2014 was our biggest vintage yet, which saw us harvest and vinify just over 70 tons of grapes. Our production includes a range of 5 wines, Pinot noir, Syrah, Sauvignon Blanc, Chardonnay and Unoaked Chardonnay. Our last day of picking was on the 14th of March, making our vintage just a month long and finishing quite early. The reason for this is that our varieties planted on the farm are all early to middle season ripening varieties.
The 2014 vintage of wines are truly, to my eyes, our best yet. The vineyards are showing real maturity and gaining balance every year. The Pinot Noir, in barrel currently, is showing promising red and black currents and cherries, hints of forest floor and showing more terroir character than vintages past.
The Sauvignon Blanc is a delight to the senses. It holds true to the style of Seven Springs and rewards you with aromas of natural vegetation (fynbos) and green apple. It has been spending the past months on the lees, in stainless steel tank, and is destined to be bottled in the coming months. So too is the Unoaked Chardonnay, made in a similar style to our Sauvignon Blanc, however the variety shows different aromatics and palate to its sister. The Unoaked Chardonnay is lighter in alcohol, at 12.5%, and a fresh wine with aromas of limes and orange blossoms.
The Chardonnay, which spends 11 months in used, 300L barrels is quite different from the Unoaked version. Fermented naturally in barrel and left on the lees, but stirred every two weeks for the first few months, to bring about the desired creamy palate. This Chardonnay isn’t the usual style of wooded white, it remains fresh and vibrant, with the oak offering a fuller and richer palate but definitely not overwhelming the natural fruit of the variety.
The Chardonnay and Pinot Noir spend a few more months in barrel, maturing and will be bottled in January of next year, before the start of the new vintage.
The final wine, the Syrah, was harvested, to my delight, with no heat wave breaking, but actually just ahead of a cold front, that would drench the valley again. The first portion of the Syrah was picked on the 12th of March and the remainder, the two clones SH9C and SH21K, were picked on the 14th of March. The clones mentioned in the latter have a more spicy and smoky profile than the grapes harvested on the 12th and as such were fermented separately and with 100% of the stems added back into the fermentation tank.
Adding the stems back into to the fermenting grapes is not a common practice, but it is a well known one. Only stems that have lignified (gone yellow) are added back and these were carefully picked out of the stems coming out of the crusher. A tedious job, but one that is definitely worth it, when it aids in the colour and structure of the wine.
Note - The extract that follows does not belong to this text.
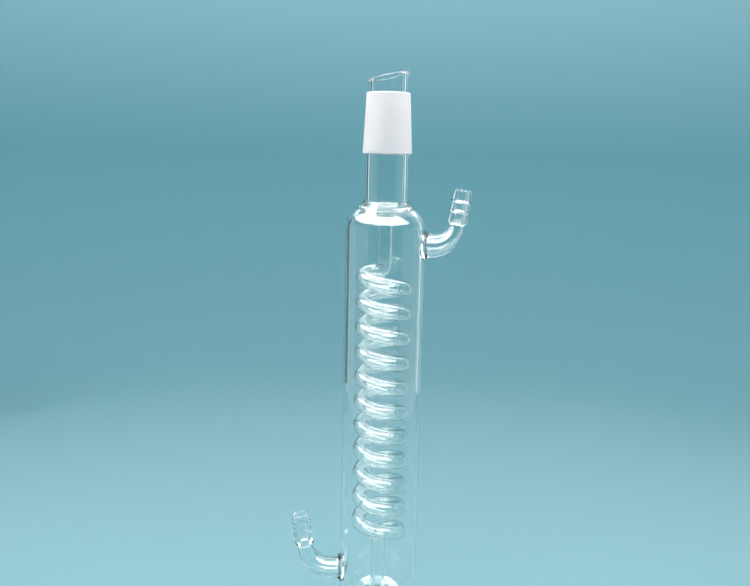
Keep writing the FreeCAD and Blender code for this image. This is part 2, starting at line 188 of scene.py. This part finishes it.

The Syrah is still very young, but shows a lot of promise as this was truly the year I was most happy with the grapes. I have been fortunate to grow as a winemaker with these vines. I’ve had the opportunity to see them mature from 2.5 year old vines to now, at 7 years, and to see the wonders they offer, now and in the future.
Spring is in the air and the Pinot and Chardonnay has already budded, so the game is on, and harvest is but 5 months off.